Put it another way, there are just as many reasons to dismiss a story about a physical visitation as their are a dream visitation. “Sure an angel came to you last night in the fields. No one else was there to see it. Sure you aren’t making it up, you didn’t fall asleep and dream it, you weren’t drunk or eating those mushrooms” and so one.

And so? What does that have to do with the OP?

If I had a dream with an angel giving me the winning Lotto numbers for tomorrow, you bet I would spend $2.

You don’t know how that little curved arrow in the upper right of the post works? Try clicking on it and see what appears.

Yeah, and so? "Why dont you teach your grandmother to suck eggs?" :crazy_face:

In response to the bit about Lewis saying Jesus must have been liar or lord or lunatic, I said of Joseph’s dream: “And if that’s true, and Jesus had a dream like that, then — what?”

In such a case, Jesus would be the person having such a dream, and wouldn’t need to have been liar or lunatic or lord to react to such a dream the way Joseph did; as you say there, he could’ve been mistaken rather than being dishonest; Lewis set out three possibilities, but AFAICT missed that fourth one: Jesus could’ve been like unto someone who dreams about getting winning lottery numbers, and so puts down $2, and — well, didn’t actually get winning lottery numbers; it was all just a dream.

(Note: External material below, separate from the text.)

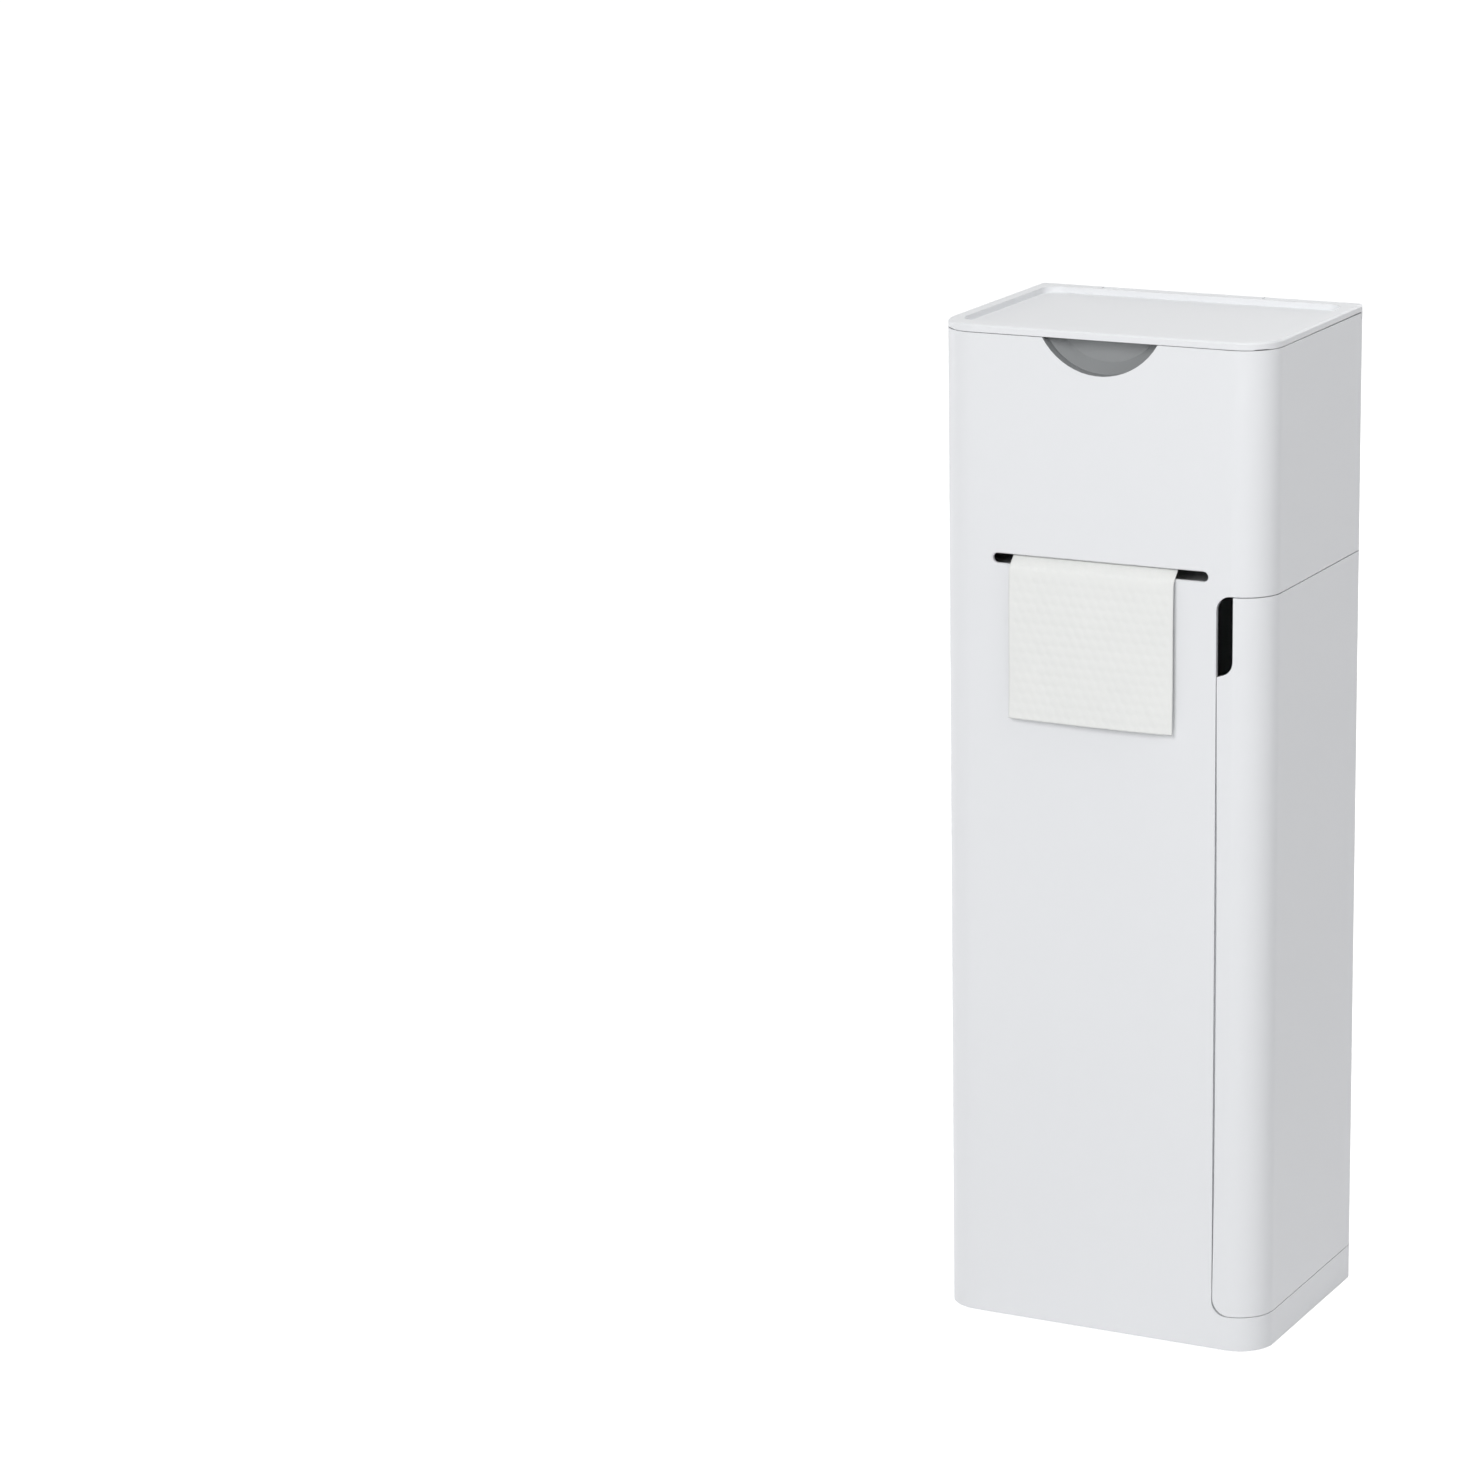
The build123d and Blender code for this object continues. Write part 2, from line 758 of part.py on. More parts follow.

I’d say the opposite actually.

The god of the bible isn’t weird at all; he’s a fairly typical ruler of the Bronze Age, but with extra powers, in a book of very typical mythology of the era.

If it really were a divinely-inspired book, written by the guy who made all that crazy QM shit as the mere lego blocks as part of step one in creating an entire universe, I would expect a lot more weird stuff in the book. Stuff that only made sense to us centuries later. And stuff that we still would be scratching our heads about but will make sense to us at a future time with greater understanding.

There’s none of that. It’s a violent soap opera.